Watch our video here: https://youtu.be/2jUSwG4XlPI
Inspiration
We were inspired by the success of Spotify and their wrapped product people love sharing data-driven narratives when they’re personal, fun, and insightful. But when it comes to personal finance people are more sensitive. We wanted to bring the same feeling to a banking app by making Bunq lens; a tool that makes your spending feel human and shareable — like a story only you could tell.
What it does
The Lens Agent connects to a user's Bunq account, analyzes a the last year’s worth of transactions using Llama-based AI models and NVIDIA acceleration, and generates a personalized financial recap. It highlights spending patterns, top categories, quirky purchases, and behavioral insights. Everything is presented via a web application as a narrative visualization that can accessible that can be shared socially.
How we built it
We used the Bunq API to securely fetch user transaction data; while we didn't quite get to the step of adding our own transactions, you can see our attempts on the GitHub.

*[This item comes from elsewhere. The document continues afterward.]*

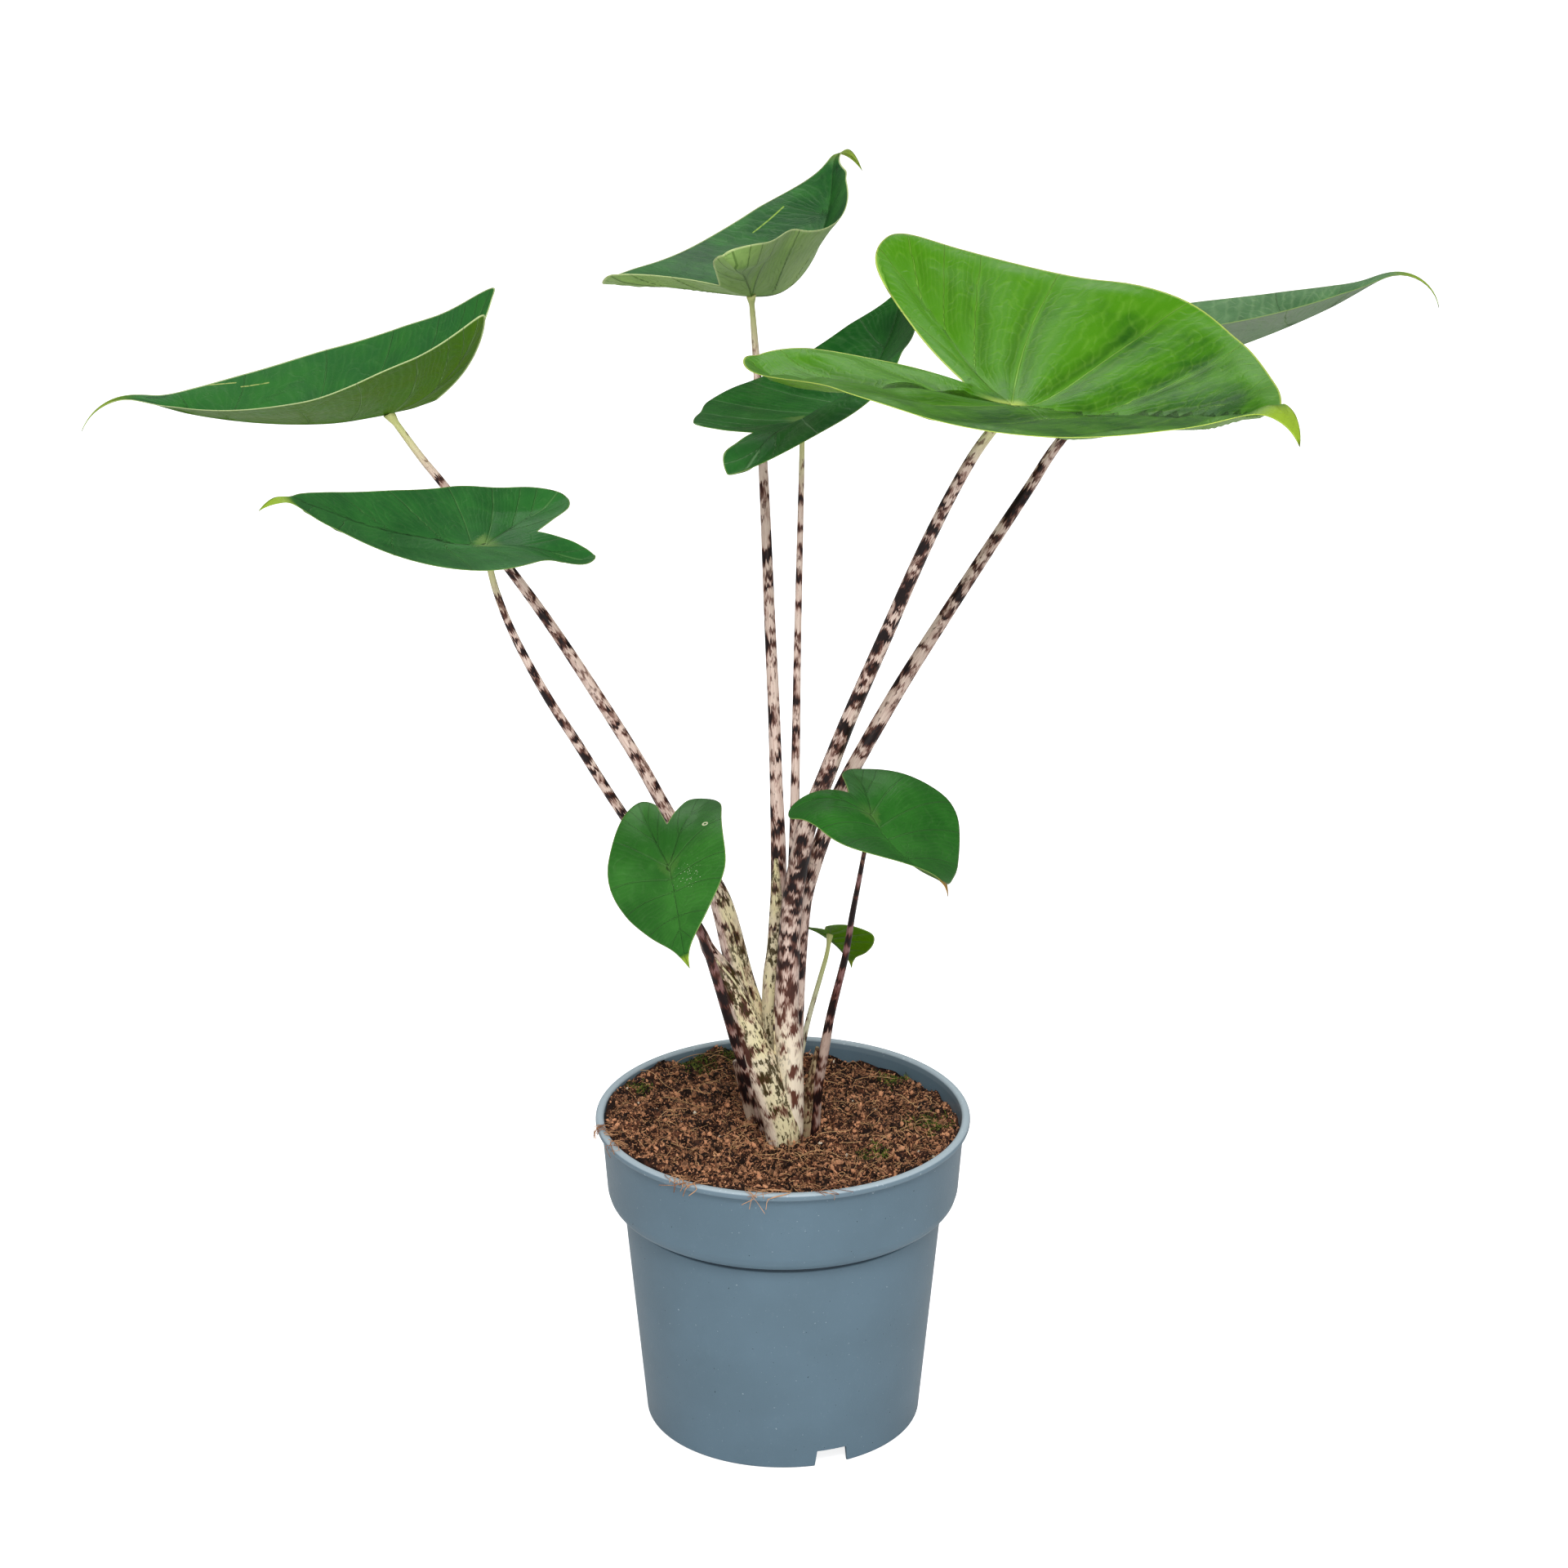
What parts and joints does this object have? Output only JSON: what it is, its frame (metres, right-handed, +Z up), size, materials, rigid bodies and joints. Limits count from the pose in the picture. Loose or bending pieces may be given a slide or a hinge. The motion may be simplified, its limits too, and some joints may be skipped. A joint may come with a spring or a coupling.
{
  "type": "potted alocasia zebrina",
  "caption": "Zebra-stalked alocasia with arrow-shaped leaves of mixed sizes in a blue-grey plastic nursery pot, filled with brown coir compost.",
  "frame": {"origin": "centre of the pot's foot, on the ground", "axes": "+Z up, +X to the viewer's right, +Y away from the viewer; the largest leaf is on the +X, -Y side"},
  "size_m": [0.5969, 0.4318, 0.5492],
  "materials": {
    "pot_plastic": "satin blue-grey",
    "compost": "damp reddish-brown coir",
    "corm_tissue": "dull pale brown",
    "leaf_tissue": "satin green leaf",
    "stalk_tissue": "satin, cream with dark bands",
    "dry_tissue": "matte papery brown"
  },
  "bodies": {
    "root": {"pot": "pot_plastic", "soil": "compost", "corm_and_roots": "corm_tissue", "upper_left_blade": "leaf_tissue", "lower_left_blade": "leaf_tissue", "top_blade": "leaf_tissue", "large_right_blade": "leaf_tissue", "far_right_blade": "leaf_tissue", "centre_blade": "leaf_tissue", "small_left_blade": "leaf_tissue", "small_right_blade": "leaf_tissue", "tiny_blade": "leaf_tissue", "upper_left_petiole": "stalk_tissue", "lower_left_petiole": "stalk_tissue", "top_petiole": "stalk_tissue", "large_right_petiole": "stalk_tissue", "far_right_petiole": "stalk_tissue", "centre_petiole": "stalk_tissue", "small_left_petiole": "stalk_tissue", "small_right_petiole": "stalk_tissue", "tiny_petiole": "stalk_tissue", "pointed_sheath": "stalk_tissue", "dry_sheath": "dry_tissue", "old_petiole_stub": "dry_tissue"}
  },
  "joints": []
}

The backend, built with python organizes the data before sending it to a Llama-powered AI agent running on NVIDIA tokens. The agent interprets spending behaviors, identifies trends, and generates text summaries. On the frontend, we used React and Tailwind CSS to build an interactive, scrollable timeline.
Challenges we ran into
We faced several challenges in ensuring the AI-generated insights were both accurate and meaningful. Financial data is deeply personal, so striking the right tone was important. Working with a relatively new and unkown API like Bunq was quite tricky, which required careful handling of authentication and rate limits. Building a secure, privacy-respecting system that still felt personal and shareable took several iterations. Finally, crafting a user experience that felt like a story — not a dashboard — was a creative design challenge.
Accomplishments that we're proud of
We’re proud of turning raw transaction data into something that feels emotionally resonant. Users don’t just see numbers — they see themselves. We built a system that combines narrative, design, and AI in a lightweight, shareable package. And we did it in a hackathon weekend. The final product feels polished, and early testers were surprised by how seen they felt by their Wrapped.
What we learned
That API software maintenance is tricky for supporters but critical for developers! Also people are more likely to engage with and reflect on their finances when the experience is personal and even entertaining. We also deepened our understanding of prompt engineering for LLMs in high-sensitivity domains like finance, and gained valuable experience integrating third-party APIs securely in a fast-paced development cycle.
Limitations of the Implementation
The demo web application does visualize data which is retrieved from the agent's llama calls however, this is the most seamless part of the code. The brain of the agent is currently split into two poorly connected halves with non-matching data formats, the part which exports makes API calls to llama is not properly connected to the part that makes API calls to Bunq. Finally, we initially aimed to add our own data for testing purposes but this was not a priority and our stumbling blocks with the Bunq API including the delay with SugarDaddy were enough for us to focus on the other parts of the project as we got short on time.